We stuck pins through insects, We stuffed animals with cotton, we dissected frogs and worms, fetal pigs…We collected skulls and bones and horns… Some still do…museums are filled with the lifeless husks of things we found beautiful.
There was certainly a time when it seemed to make sense to kill something in order to save it… But I feel, perhaps gratefully, that that time has passed.
So I wondered, How do we keep beauty forever?. Our ways of preserving memories have changed so much in my very lifetime. We’ve gone from glass jars and pins to digital media where we can document, and literally scan every detail, record every moment… back then when I was young, most of us couldn’t even afford cameras, so most of our documenting was done in scraps and bits, souvenirs and memorabilia, but over the years things changed and to be honest, I’m not even sure if people still stick bugs with pins anymore in order to somehow try and keep them, To document that moment of the world in a somehow tangible form.

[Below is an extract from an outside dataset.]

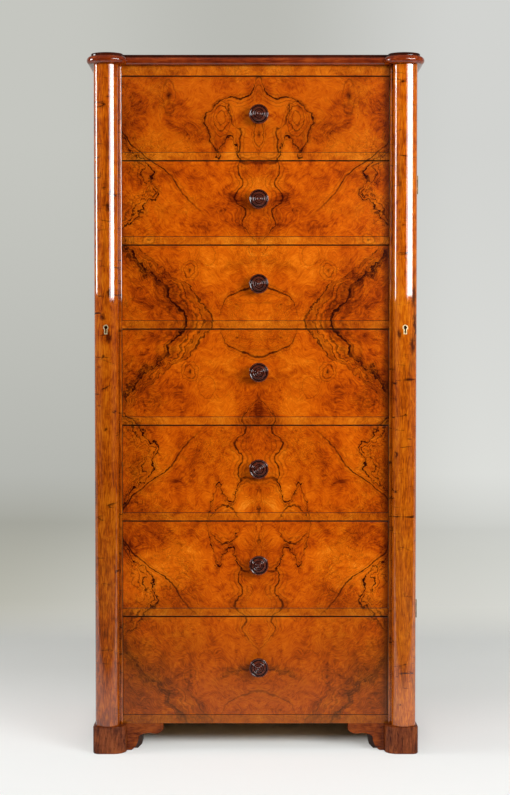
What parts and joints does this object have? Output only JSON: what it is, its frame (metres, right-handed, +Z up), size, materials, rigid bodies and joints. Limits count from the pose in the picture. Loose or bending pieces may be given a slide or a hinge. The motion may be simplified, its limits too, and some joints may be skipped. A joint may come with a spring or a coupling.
{
  "type": "semainier",
  "caption": "Tall narrow chest with graduated drawers between half-round pilasters, one a hinged locking stile, on a plinth with bracket feet.",
  "frame": {"origin": "middle of the bounding box's footprint, on the floor", "axes": "+Z up, the drawers open towards -Y, +X to the right of someone facing the drawers"},
  "size_m": [0.626, 0.4409, 1.3026],
  "materials": {
    "burr_walnut": "figured burr veneer, quarter-matched, French polished",
    "walnut_top": "straight-grained walnut, polished",
    "walnut_side": "walnut veneer, polished",
    "walnut_bracket": "walnut, polished",
    "dark_walnut_plinth": "dark stained walnut, polished",
    "rosewood": "turned rosewood, gloss",
    "oak_lining": "planed oak, waxed",
    "cedar_bottom": "planed cedar, unfinished",
    "pine_carcass": "planed pine, unfinished",
    "brass": "old brass, rubbed",
    "lock_steel": "oiled steel"
  },
  "bodies": {
    "carcass": {"back_boards": "pine_carcass", "bottom_board": "pine_carcass", "bottom_rail": "burr_walnut", "bracket_left": "walnut_bracket", "bracket_right": "walnut_bracket", "drawer_dividers": "burr_walnut", "drawer_guides": "pine_carcass", "drawer_runners": "pine_carcass", "drawer_stops": "pine_carcass", "escutcheon_left": "brass", "frieze_rail": "burr_walnut", "front_post_left": "pine_carcass", "front_post_right": "pine_carcass", "glue_blocks": "pine_carcass", "hinge_leaves_case": "brass", "hinge_pins": "brass", "pilaster_left": "burr_walnut", "plinth_block_left": "dark_walnut_plinth", "plinth_block_right": "dark_walnut_plinth", "rear_plinth": "pine_carcass", "side_left": "walnut_side", "side_plinth_left": "dark_walnut_plinth", "side_plinth_right": "dark_walnut_plinth", "side_right": "walnut_side", "staple_plate": "brass", "top_board": "walnut_top"},
    "drawer_1": {"drawer_1_bottom": "cedar_bottom", "drawer_1_front": "burr_walnut", "drawer_1_knob": "rosewood", "drawer_1_linings": "oak_lining"},
    "drawer_2": {"drawer_2_bottom": "cedar_bottom", "drawer_2_front": "burr_walnut", "drawer_2_knob": "rosewood", "drawer_2_linings": "oak_lining"},
    "drawer_3": {"drawer_3_bottom": "cedar_bottom", "drawer_3_front": "burr_walnut", "drawer_3_knob": "rosewood", "drawer_3_linings": "oak_lining"},
    "drawer_4": {"drawer_4_bottom": "cedar_bottom", "drawer_4_front": "burr_walnut", "drawer_4_knob": "rosewood", "drawer_4_linings": "oak_lining"},
    "drawer_5": {"drawer_5_bottom": "cedar_bottom", "drawer_5_front": "burr_walnut", "drawer_5_knob": "rosewood", "drawer_5_linings": "oak_lining"},
    "drawer_6": {"drawer_6_bottom": "cedar_bottom", "drawer_6_front": "burr_walnut", "drawer_6_knob": "rosewood", "drawer_6_linings": "oak_lining"},
    "drawer_7": {"drawer_7_bottom": "cedar_bottom", "drawer_7_front": "burr_walnut", "drawer_7_knob": "rosewood", "drawer_7_linings": "oak_lining"},
    "locking_stile": {"locking_stile": "burr_walnut", "escutcheon_right": "brass", "lock_case": "lock_steel", "hinge_leaves_stile": "brass"},
    "lock_bolt": {"lock_bolt": "lock_steel"}
  },
  "joints": [
    {"name": "drawer_1_slide", "type": "slide", "parent": "carcass", "child": "drawer_1", "axis": [0, -1, 0], "range_m": [0, 0.27]},
    {"name": "drawer_2_slide", "type": "slide", "parent": "carcass", "child": "drawer_2", "axis": [0, -1, 0], "range_m": [0, 0.27]},
    {"name": "drawer_3_slide", "type": "slide", "parent": "carcass", "child": "drawer_3", "axis": [0, -1, 0], "range_m": [0, 0.27]},
    {"name": "drawer_4_slide", "type": "slide", "parent": "carcass", "child": "drawer_4", "axis": [0, -1, 0], "range_m": [0, 0.27]},
    {"name": "drawer_5_slide", "type": "slide", "parent": "carcass", "child": "drawer_5", "axis": [0, -1, 0], "range_m": [0, 0.27]},
    {"name": "drawer_6_slide", "type": "slide", "parent": "carcass", "child": "drawer_6", "axis": [0, -1, 0], "range_m": [0, 0.27]},
    {"name": "drawer_7_slide", "type": "slide", "parent": "carcass", "child": "drawer_7", "axis": [0, -1, 0], "range_m": [0, 0.27]},
    {"name": "stile_hinge", "type": "hinge", "parent": "carcass", "child": "locking_stile", "pos_m": [0.3004, -0.1797, 0.6668], "axis": [0, 0, 1], "range_deg": [0, 165]},
    {"name": "bolt_slide", "type": "slide", "parent": "locking_stile", "child": "lock_bolt", "axis": [-1, 0, 0], "range_m": [0, 0.008]}
  ]
}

But maybe not just document it, but to keep it there, at that time and place seemingly forever?
I literally thought about my life and all the moments that I have pinned to the walls of my memory or that I have stuck in a killing jar in order to try to keep them so that they somehow won’t go away… and I wondered, which is worse? To never have it? or lose its memory?
But the moment passed, and I returned to the present. And with those thoughts in mind, I asked a question:
“why do you want to preserve a monarch butterfly?”
“ Oh“ she said “I found it dead, in the windowsill, but it was so pretty. I thought I wanted to figure out how to save it”
My daughter waited for my response, but I was again lost in thought, the monarch butterfly forgotten, a fleeting thought, its fate uncertain, but mine fairly plain.
You can only preserve beauty as long as you can remember it, and after that, what else is there?